God shed his grace on thee
Till paths be wrought through
wilds of thought
By pilgrim foot and knee!

O beautiful for glory-tale
Of liberating strife
When once and twice,
for man's avail
Men lavished precious life!
America! America!
God shed his grace on thee
Till selfish gain no longer stain
The banner of the free!

O beautiful for patriot dream
That sees beyond the years
Thine alabaster cities gleam
Undimmed by human tears!
America! America!
God shed his grace on thee
Till nobler men keep once again
Thy whiter jubilee!

For me a couple lines jump out

"Till selfish gain no longer stain
The banner of the free!" and

"Thine alabaster cities gleam
Undimmed by human tears!
America! America!
God shed his grace on thee
Till nobler men keep once again
Thy whiter jubilee!"

As the daughter of a Congregationalist minister, she was no doubt influenced by the teachings against "ill-gotten gain," though she would probably be called a Secular Humanist herself. These words suggest that it was her hope that the American way would be less about commerce and more about all Americans sharing of the natural wealth. The "alabaster city" is a reference to the buildings of the Chicago World's Fair's White City (the majority of which are gone today). Beyond this, her words were decrying the fascination with industrial developments and crass commercialization that were going on. This song, which is revered by so many for its patriotic undertones is a pretty radical call for reform.
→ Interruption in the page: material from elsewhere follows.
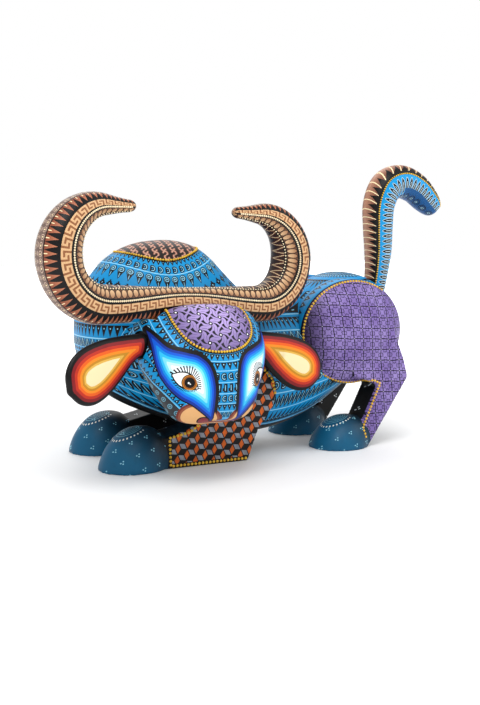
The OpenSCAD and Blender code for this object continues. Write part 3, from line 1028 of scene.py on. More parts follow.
def horn_place(distance):
    """The middle of the horns at a distance from their middle, and the direction onwards from there."""
    side = np.sign(distance) if distance else 1.0
    run = abs(distance)
    turn = (run - BAR_HALF) / CURL_RADIUS
    middle = np.array([HORN_SHIFT, 0, BAR_HEIGHT], float)
    if turn <= 0:
        return middle + [distance, 0, 0], np.array([1.0, 0, 0])
    if turn < math.pi:
        reach = (side * (BAR_HALF + CURL_RADIUS * math.sin(turn)), 0, CURL_RADIUS * (1 - math.cos(turn)))
        return middle + reach, np.array([math.cos(turn), 0, side * math.sin(turn)])
    reach = (side * (HORN_HALF - run + BAR_HALF - TIP_LENGTH), 0, 2 * CURL_RADIUS)
    return middle + reach, np.array([-1.0, 0, 0])


def horn_size(distance):
    run = abs(distance)
    tip = math.sqrt(1 - (max(0.03, 1 - (HORN_HALF - run) / HORN_TIP_ROUND) - 0.03) ** 2)
    return HORN_RADIUS * np.interp(run / HORN_HALF, HORN_TABLE[:, 0], HORN_TABLE[:, 1]) * tip


def horn_point(distance, turn):
    """A point on the horns' skin. The turn, in degrees, is 0 on the inside of the curls and 90 in front."""
    middle, ahead = horn_place(distance)
    inside = np.cross(ahead, (0, 1, 0))
    angle = math.radians(turn)
    return middle + horn_size(distance) * (inside * math.cos(angle) - np.array([0, math.sin(angle), 0]))


def horn_twist(distance):
    """The bands lean over the bar towards its top. This is by how many degrees."""
    share = np.clip(np.abs(distance) / 60, 0, 1)
    return HORN_TWIST * (1 - share * share * (3 - 2 * share))


# Turns at the edges of the horns' bands, in degrees.
INNER_BAND = 31
INNER_BEADS = 35
PETALS = (40, 70)
BEADS = 78
KEY = (87, 114)
SPIKES = (116, 158)
OUTER_END = -60
# Lengths of one cell of each band along the horns, and the height of the key's cell.
CURL_PITCH = 3.4
ZIG_PITCH = 9
PETAL_PITCH = 4.5
KEY_PITCH = 7.1
KEY_HEIGHT = 5.2
SPIKE_PITCH = 3.4
# The strokes of the key, as low and high x in sixths of a cell and low and high y in fifths of it.
KEY_STROKES = [(0, 1, 0, 5), (0, 5, 4, 5), (4, 5, 2, 5), (2, 5, 2, 3), (2, 3, 0, 3), (2, 6, 0, 1)]


def horn_facts(distances, turns):
    twisted = turns[None, :] + horn_twist(distances)[:, None]
    along = np.repeat(distances[:, None], len(turns), axis=1)
    return {
        "horn": np.stack([along, along * 0, along * 0], -1),
        "band": np.stack([twisted / 360, along * 0, along * 0], -1),
    }


def greek_key(x, y, w, h):
    """A meander line one sixth of a cell thick, with x from 0 to w and y from 0 to h."""
    line = None
    for low_x, high_x, low_y, high_y in KEY_STROKES:
        stroke = in_box(x, y, low_x * w / 6, high_x * w / 6, low_y * h / 5, high_y * h / 5)
        line = line | stroke if line else stroke
    return line


def horn_paint():
    paint = Paint("horn_paint", rgb("4a352b"))
    along, _, _ = paint.fact("horn")
    turn, _, _ = paint.fact("band")
    turn = ((turn + 0.5).fract() - 0.5) * 360
    outer = (turn > SPIKES[1]) | (turn < OUTER_END)
    paint.coat(outer, rgb("6f5b52"))
    drift = (paint.noise(6, 1) - 0.5) * 2.4
    dot_x = (along + drift).cell(CURL_PITCH)
    dot_y = ((turn / 16 + drift * 0.1).fract() - 0.5) * CURL_PITCH
    curl = paint.hypot(dot_x, dot_y)
    paint.coat(outer & (abs(curl - 1.15) < 0.17), rgb("c2a896"))
    paint.coat(outer & (curl < 0.38), CREAM)
    inner = turn.between(OUTER_END, INNER_BAND)
    paint.coat(inner, rgb("2a1d1a"))
    zig_x = along.cell(ZIG_PITCH)
    zig = abs(turn / INNER_BAND * 4 - abs(zig_x) * 1.6 + 1.5)
    paint.coat(inner & (zig < 0.35), CREAM)
    paint.coat(inner & (abs(zig - 1.3) < 0.5), rgb("6b3a2c"))
    paint.coat(turn.between(INNER_BAND, SPIKES[1]), BLACK)
    petal_x = along.cell(PETAL_PITCH)
    petal_y = (turn - PETALS[0]) / (PETALS[1] - PETALS[0])
    inside = turn.between(*PETALS)
    paint.coat(inside, rgb("5c3c2b"))
    lean = petal_x + petal_y * 1.2 - 0.6
    petal = paint.hypot(lean / 1.9, (petal_y - 0.5) / 0.5)
    light = paint.blend(petal_y.clip(), rgb("d8b48a"), rgb("8f6040"))
    paint.coat(inside & (petal < 1), light)
    paint.coat(inside & (abs(petal - 1) < 0.09), BLACK)
    key_x = (along / KEY_PITCH).fract() * KEY_PITCH
    key_y = (turn - KEY[0]) / (KEY[1] - KEY[0]) * KEY_HEIGHT
    inside = turn.between(*KEY)
    paint.coat(inside, rgb("875737"))
    paint.coat(inside & greek_key(key_x, key_y, KEY_PITCH, KEY_HEIGHT), rgb("cda478"))
    spike_x = along.cell(SPIKE_PITCH)
    spike_y = (turn - SPIKES[0]) / (SPIKES[1] - SPIKES[0])
    inside = turn.between(*SPIKES)
    tooth = abs(spike_x) < spike_y * 2.0 - 0.25
    shaded = paint.blend(spike_y.clip(), rgb("c07a5a"), rgb("7a3f2c"))
    paint.coat(inside & tooth, shaded)
    tick = (abs(spike_x) < 0.22) & (spike_y > 0.72)
    paint.coat(inside & tick, CREAM)
    paint.coat(abs(turn - SPIKES[1]) < 1.6, BLACK)
    return paint.finish()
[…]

This isn't so surprising when you take into account the causes that Bates supported. She was involved in a few social reform activities, working for labor reform and planning the College Settlements Association with Vida Scudder. Bates was an active member of numerous and wide ranging humanitarian, academic, and political organizations, including the American Association for Labor Legislation, the Antivivisection Society, the League of Nations and the American Poetry Society.

Katharine Lee Bates lived for twenty-five years with Katharine Coman in a committed partnership that has sometimes been described as a "romantic friendship." Bates wrote, after Coman died, "So much of me died with Katharine Coman that I'm sometimes not quite sure whether I'm alive or not." As Rev. Barbara Hamilton-Holway at a Unitarian Universalist Church in Santa Barbara pointed out, "Bates who wrote America the Beautiful, loved a woman, was denied full rights as a citizen, and still saw beauty and hope to praise in this country. Bates died at home in Wellesley at the age of seventy nine years after the US Constitution afforded women the right to vote. In Massachusetts, a dormitory at Wellesley College, a public school, and a street bear her name. There is also a life-size bronze statue of her on the grounds of the Falmouth Public Library.